* [Given problem]
The data below is to be returned in full and exactly.

* [Collected data]
>> Start

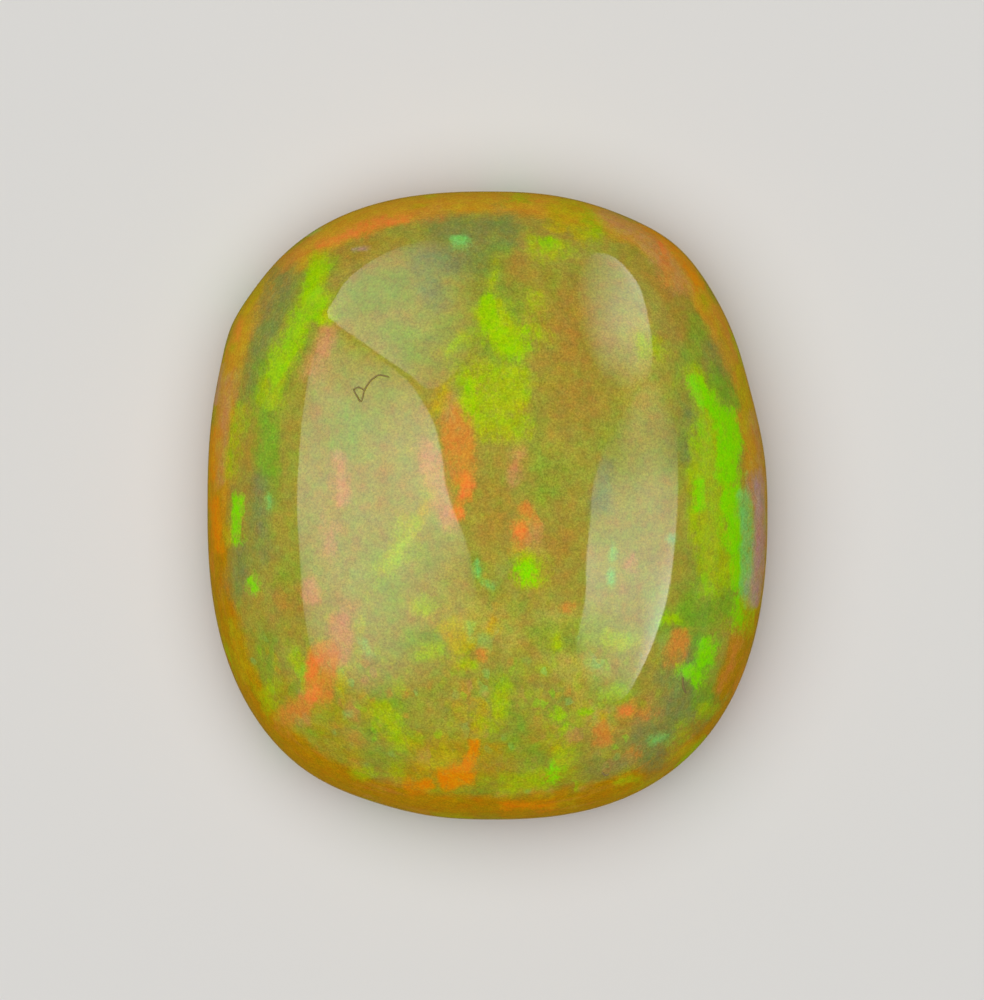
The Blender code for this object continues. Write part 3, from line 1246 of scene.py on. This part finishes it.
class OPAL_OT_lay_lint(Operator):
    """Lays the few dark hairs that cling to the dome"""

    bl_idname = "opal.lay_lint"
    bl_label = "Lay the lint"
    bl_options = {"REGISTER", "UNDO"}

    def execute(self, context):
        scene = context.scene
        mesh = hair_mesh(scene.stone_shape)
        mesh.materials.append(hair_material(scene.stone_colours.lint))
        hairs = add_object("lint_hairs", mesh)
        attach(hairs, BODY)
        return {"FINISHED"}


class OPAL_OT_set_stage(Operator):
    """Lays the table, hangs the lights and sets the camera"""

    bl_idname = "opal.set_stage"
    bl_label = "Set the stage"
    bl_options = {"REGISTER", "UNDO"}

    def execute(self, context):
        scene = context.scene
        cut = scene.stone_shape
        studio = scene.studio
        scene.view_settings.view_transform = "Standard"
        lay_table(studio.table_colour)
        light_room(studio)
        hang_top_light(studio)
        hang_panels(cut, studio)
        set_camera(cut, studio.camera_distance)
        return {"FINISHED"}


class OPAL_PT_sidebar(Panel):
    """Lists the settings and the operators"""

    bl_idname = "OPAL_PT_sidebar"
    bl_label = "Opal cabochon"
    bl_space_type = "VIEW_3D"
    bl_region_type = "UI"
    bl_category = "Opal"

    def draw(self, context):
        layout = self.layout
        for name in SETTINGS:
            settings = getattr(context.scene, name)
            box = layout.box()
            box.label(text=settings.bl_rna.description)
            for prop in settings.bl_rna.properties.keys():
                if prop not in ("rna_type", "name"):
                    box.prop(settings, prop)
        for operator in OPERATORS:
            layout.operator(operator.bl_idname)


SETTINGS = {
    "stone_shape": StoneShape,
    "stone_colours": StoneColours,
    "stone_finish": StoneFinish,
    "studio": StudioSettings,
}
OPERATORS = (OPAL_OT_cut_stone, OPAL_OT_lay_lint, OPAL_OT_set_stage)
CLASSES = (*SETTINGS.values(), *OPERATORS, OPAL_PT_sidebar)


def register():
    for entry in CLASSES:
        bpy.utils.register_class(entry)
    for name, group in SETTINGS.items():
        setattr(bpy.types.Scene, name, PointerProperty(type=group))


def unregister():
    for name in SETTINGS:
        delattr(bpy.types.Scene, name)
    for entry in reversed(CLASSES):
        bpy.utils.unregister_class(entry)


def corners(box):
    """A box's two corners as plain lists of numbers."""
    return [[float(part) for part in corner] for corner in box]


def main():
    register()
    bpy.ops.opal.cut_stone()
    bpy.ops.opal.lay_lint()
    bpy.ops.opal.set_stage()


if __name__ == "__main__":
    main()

>> End

* [Solution to this task]
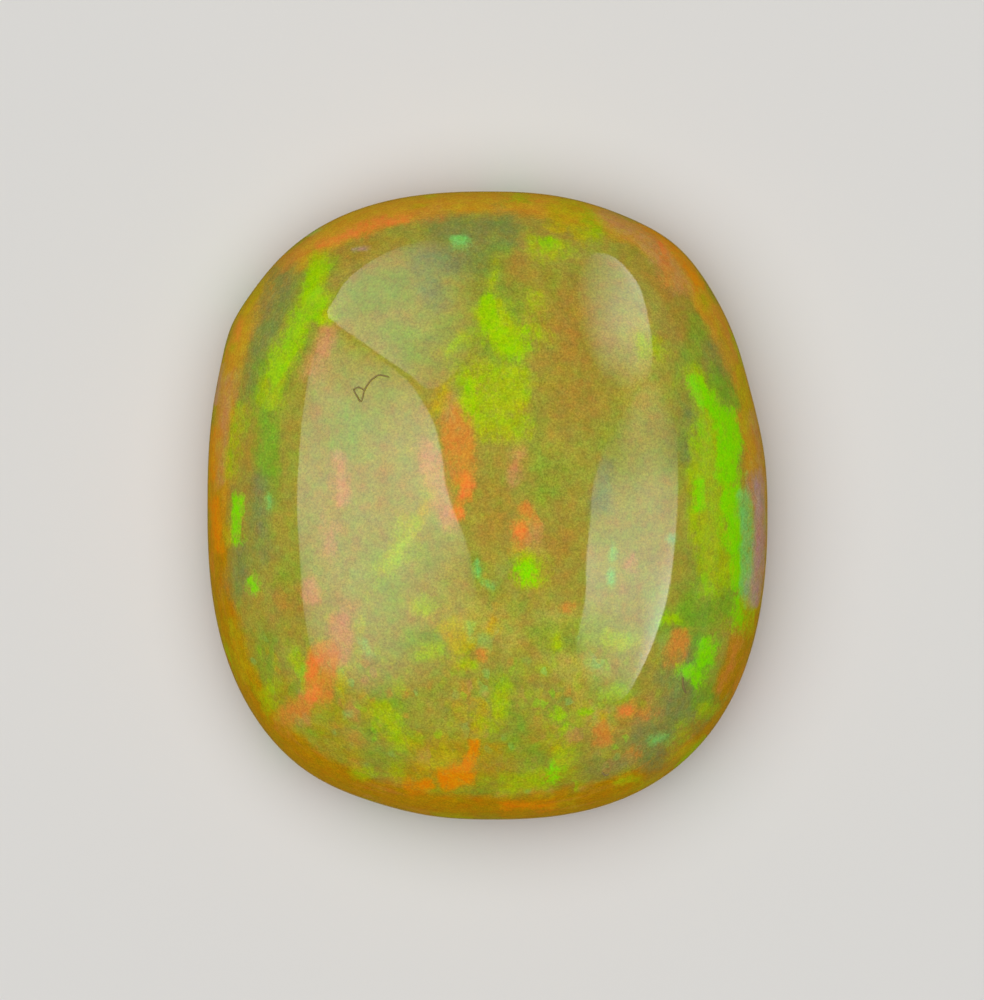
The Blender code for this object continues. Write part 3, from line 1246 of scene.py on. This part finishes it.
class OPAL_OT_lay_lint(Operator):
    """Lays the few dark hairs that cling to the dome"""

    bl_idname = "opal.lay_lint"
    bl_label = "Lay the lint"
    bl_options = {"REGISTER", "UNDO"}

    def execute(self, context):
        scene = context.scene
        mesh = hair_mesh(scene.stone_shape)
        mesh.materials.append(hair_material(scene.stone_colours.lint))
        hairs = add_object("lint_hairs", mesh)
        attach(hairs, BODY)
        return {"FINISHED"}


class OPAL_OT_set_stage(Operator):
    """Lays the table, hangs the lights and sets the camera"""

    bl_idname = "opal.set_stage"
    bl_label = "Set the stage"
    bl_options = {"REGISTER", "UNDO"}

    def execute(self, context):
        scene = context.scene
        cut = scene.stone_shape
        studio = scene.studio
        scene.view_settings.view_transform = "Standard"
        lay_table(studio.table_colour)
        light_room(studio)
        hang_top_light(studio)
        hang_panels(cut, studio)
        set_camera(cut, studio.camera_distance)
        return {"FINISHED"}


class OPAL_PT_sidebar(Panel):
    """Lists the settings and the operators"""

    bl_idname = "OPAL_PT_sidebar"
    bl_label = "Opal cabochon"
    bl_space_type = "VIEW_3D"
    bl_region_type = "UI"
    bl_category = "Opal"

    def draw(self, context):
        layout = self.layout
        for name in SETTINGS:
            settings = getattr(context.scene, name)
            box = layout.box()
            box.label(text=settings.bl_rna.description)
            for prop in settings.bl_rna.properties.keys():
                if prop not in ("rna_type", "name"):
                    box.prop(settings, prop)
        for operator in OPERATORS:
            layout.operator(operator.bl_idname)


SETTINGS = {
    "stone_shape": StoneShape,
    "stone_colours": StoneColours,
    "stone_finish": StoneFinish,
    "studio": StudioSettings,
}
OPERATORS = (OPAL_OT_cut_stone, OPAL_OT_lay_lint, OPAL_OT_set_stage)
CLASSES = (*SETTINGS.values(), *OPERATORS, OPAL_PT_sidebar)


def register():
    for entry in CLASSES:
        bpy.utils.register_class(entry)
    for name, group in SETTINGS.items():
        setattr(bpy.types.Scene, name, PointerProperty(type=group))


def unregister():
    for name in SETTINGS:
        delattr(bpy.types.Scene, name)
    for entry in reversed(CLASSES):
        bpy.utils.unregister_class(entry)


def corners(box):
    """A box's two corners as plain lists of numbers."""
    return [[float(part) for part in corner] for corner in box]


def main():
    register()
    bpy.ops.opal.cut_stone()
    bpy.ops.opal.lay_lint()
    bpy.ops.opal.set_stage()


if __name__ == "__main__":
    main()